== Data section

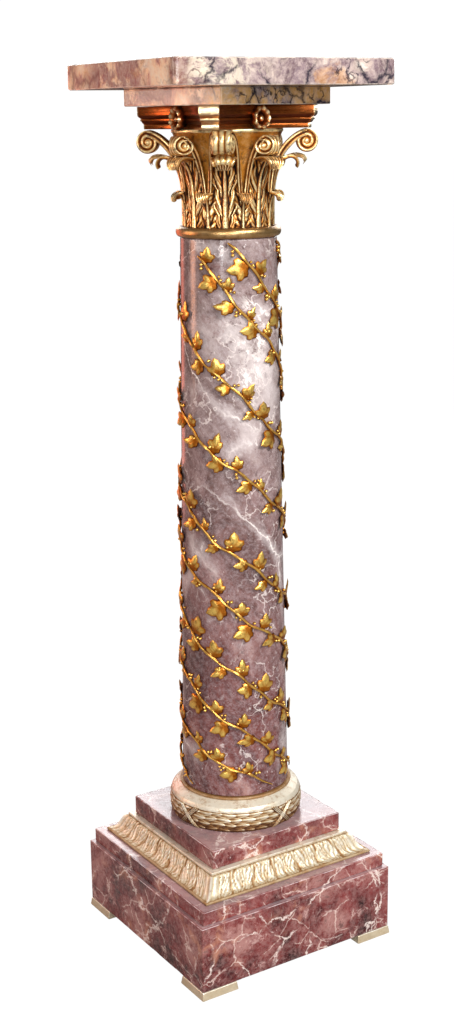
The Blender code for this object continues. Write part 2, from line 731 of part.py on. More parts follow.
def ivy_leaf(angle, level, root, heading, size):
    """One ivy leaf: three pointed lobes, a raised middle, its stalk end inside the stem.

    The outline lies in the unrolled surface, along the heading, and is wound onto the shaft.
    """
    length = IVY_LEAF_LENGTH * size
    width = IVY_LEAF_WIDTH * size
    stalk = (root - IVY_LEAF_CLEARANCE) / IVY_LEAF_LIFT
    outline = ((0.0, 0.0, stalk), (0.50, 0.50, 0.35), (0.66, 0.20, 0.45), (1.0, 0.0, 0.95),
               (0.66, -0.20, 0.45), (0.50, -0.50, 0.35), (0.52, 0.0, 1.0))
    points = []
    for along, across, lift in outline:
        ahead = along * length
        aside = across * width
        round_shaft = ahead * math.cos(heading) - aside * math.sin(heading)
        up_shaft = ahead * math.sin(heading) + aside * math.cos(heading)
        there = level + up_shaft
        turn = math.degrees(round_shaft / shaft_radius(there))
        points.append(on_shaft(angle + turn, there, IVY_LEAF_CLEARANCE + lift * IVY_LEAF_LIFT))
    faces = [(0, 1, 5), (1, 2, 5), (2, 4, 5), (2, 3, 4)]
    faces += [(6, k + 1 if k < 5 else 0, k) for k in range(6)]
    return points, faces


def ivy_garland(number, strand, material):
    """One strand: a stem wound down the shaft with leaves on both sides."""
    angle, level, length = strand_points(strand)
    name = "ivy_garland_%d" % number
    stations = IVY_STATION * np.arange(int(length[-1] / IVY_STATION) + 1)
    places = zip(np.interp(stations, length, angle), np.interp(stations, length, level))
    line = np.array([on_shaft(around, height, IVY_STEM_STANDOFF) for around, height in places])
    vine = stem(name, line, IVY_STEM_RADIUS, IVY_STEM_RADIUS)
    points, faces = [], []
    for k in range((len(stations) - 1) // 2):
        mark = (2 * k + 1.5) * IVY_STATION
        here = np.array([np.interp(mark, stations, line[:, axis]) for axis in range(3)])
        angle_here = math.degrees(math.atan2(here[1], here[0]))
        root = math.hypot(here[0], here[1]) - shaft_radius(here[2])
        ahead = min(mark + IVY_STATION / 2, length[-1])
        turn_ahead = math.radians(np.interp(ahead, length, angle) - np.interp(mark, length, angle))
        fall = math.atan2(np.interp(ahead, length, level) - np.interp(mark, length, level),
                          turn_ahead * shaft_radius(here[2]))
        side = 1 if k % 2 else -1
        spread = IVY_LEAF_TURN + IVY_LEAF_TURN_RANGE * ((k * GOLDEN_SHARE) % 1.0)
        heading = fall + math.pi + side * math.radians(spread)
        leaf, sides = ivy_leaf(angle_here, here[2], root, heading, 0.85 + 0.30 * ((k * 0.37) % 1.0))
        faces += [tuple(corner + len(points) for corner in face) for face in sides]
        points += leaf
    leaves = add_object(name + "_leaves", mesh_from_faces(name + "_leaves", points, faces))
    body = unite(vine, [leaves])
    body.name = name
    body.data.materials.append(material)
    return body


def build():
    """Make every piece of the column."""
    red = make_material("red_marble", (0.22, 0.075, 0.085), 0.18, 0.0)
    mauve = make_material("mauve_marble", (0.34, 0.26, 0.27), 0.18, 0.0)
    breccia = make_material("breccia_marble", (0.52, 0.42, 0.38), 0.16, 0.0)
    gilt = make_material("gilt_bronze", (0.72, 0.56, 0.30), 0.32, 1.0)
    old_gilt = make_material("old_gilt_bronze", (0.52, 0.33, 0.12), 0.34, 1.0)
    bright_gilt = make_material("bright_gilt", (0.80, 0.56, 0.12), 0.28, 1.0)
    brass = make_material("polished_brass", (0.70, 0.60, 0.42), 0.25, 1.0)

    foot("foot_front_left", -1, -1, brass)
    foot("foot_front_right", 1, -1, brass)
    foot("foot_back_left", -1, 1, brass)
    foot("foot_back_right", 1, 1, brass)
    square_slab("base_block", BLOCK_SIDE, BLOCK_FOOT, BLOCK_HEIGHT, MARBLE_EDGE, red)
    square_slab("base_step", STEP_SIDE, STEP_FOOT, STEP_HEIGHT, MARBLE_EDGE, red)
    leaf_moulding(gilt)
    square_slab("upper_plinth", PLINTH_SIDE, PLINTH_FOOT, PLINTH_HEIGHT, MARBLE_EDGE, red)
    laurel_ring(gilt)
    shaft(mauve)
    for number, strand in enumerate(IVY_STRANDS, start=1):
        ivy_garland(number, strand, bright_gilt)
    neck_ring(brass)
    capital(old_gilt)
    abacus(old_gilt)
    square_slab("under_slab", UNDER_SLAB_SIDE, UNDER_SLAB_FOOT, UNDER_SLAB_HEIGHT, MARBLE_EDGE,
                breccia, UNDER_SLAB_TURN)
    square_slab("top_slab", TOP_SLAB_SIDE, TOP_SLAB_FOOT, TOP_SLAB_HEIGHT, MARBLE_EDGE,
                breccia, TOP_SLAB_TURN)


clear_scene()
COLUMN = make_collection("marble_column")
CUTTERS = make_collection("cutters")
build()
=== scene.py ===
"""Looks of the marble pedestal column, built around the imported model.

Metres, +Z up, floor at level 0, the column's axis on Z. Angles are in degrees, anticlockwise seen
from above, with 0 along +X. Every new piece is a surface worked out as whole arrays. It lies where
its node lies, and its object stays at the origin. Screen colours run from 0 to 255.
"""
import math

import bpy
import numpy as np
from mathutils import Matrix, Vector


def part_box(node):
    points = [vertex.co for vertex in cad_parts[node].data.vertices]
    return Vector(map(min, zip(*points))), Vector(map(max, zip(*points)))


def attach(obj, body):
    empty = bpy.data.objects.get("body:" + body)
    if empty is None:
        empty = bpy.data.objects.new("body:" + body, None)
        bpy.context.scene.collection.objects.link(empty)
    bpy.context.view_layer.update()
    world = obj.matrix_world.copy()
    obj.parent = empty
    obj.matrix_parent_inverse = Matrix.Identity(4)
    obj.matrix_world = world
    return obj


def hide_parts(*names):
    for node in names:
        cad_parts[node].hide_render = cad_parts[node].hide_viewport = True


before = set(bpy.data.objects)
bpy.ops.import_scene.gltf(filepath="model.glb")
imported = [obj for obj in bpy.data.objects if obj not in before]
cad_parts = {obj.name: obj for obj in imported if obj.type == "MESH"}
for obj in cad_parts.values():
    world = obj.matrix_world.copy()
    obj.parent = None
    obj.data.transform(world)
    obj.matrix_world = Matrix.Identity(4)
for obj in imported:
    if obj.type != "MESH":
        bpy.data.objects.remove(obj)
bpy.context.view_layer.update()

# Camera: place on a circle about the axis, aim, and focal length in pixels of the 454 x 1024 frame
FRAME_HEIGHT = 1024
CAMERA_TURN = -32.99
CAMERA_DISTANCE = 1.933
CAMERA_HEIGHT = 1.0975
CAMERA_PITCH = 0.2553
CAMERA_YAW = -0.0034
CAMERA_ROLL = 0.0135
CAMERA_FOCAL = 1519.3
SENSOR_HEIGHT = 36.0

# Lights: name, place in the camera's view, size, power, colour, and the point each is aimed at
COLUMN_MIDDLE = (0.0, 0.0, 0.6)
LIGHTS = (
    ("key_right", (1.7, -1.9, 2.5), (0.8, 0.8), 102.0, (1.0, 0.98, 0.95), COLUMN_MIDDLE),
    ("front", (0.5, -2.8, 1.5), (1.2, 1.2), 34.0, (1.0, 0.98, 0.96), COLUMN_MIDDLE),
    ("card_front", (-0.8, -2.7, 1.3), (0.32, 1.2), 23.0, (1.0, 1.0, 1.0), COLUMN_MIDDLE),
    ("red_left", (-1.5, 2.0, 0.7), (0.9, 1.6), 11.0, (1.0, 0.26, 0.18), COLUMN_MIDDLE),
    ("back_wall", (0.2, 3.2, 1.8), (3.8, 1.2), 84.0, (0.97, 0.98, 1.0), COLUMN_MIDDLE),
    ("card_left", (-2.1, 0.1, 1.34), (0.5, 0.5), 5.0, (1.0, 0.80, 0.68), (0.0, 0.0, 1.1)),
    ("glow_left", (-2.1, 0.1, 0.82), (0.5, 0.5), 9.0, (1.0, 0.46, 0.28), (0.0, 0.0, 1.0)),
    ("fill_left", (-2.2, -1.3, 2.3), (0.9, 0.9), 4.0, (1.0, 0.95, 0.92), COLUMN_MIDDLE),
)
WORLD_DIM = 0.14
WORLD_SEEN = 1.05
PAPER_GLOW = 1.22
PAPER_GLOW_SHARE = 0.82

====

**Your objective:** From the line containing "clear_scene()" down to the line containing "bpy.data.objects.remove(obj)" in the material above, reproduce every line exactly, including the two end lines.

**Complete response:**
clear_scene()
COLUMN = make_collection("marble_column")
CUTTERS = make_collection("cutters")
build()
=== scene.py ===
"""Looks of the marble pedestal column, built around the imported model.

Metres, +Z up, floor at level 0, the column's axis on Z. Angles are in degrees, anticlockwise seen
from above, with 0 along +X. Every new piece is a surface worked out as whole arrays. It lies where
its node lies, and its object stays at the origin. Screen colours run from 0 to 255.
"""
import math

import bpy
import numpy as np
from mathutils import Matrix, Vector


def part_box(node):
    points = [vertex.co for vertex in cad_parts[node].data.vertices]
    return Vector(map(min, zip(*points))), Vector(map(max, zip(*points)))


def attach(obj, body):
    empty = bpy.data.objects.get("body:" + body)
    if empty is None:
        empty = bpy.data.objects.new("body:" + body, None)
        bpy.context.scene.collection.objects.link(empty)
    bpy.context.view_layer.update()
    world = obj.matrix_world.copy()
    obj.parent = empty
    obj.matrix_parent_inverse = Matrix.Identity(4)
    obj.matrix_world = world
    return obj


def hide_parts(*names):
    for node in names:
        cad_parts[node].hide_render = cad_parts[node].hide_viewport = True


before = set(bpy.data.objects)
bpy.ops.import_scene.gltf(filepath="model.glb")
imported = [obj for obj in bpy.data.objects if obj not in before]
cad_parts = {obj.name: obj for obj in imported if obj.type == "MESH"}
for obj in cad_parts.values():
    world = obj.matrix_world.copy()
    obj.parent = None
    obj.data.transform(world)
    obj.matrix_world = Matrix.Identity(4)
for obj in imported:
    if obj.type != "MESH":
        bpy.data.objects.remove(obj)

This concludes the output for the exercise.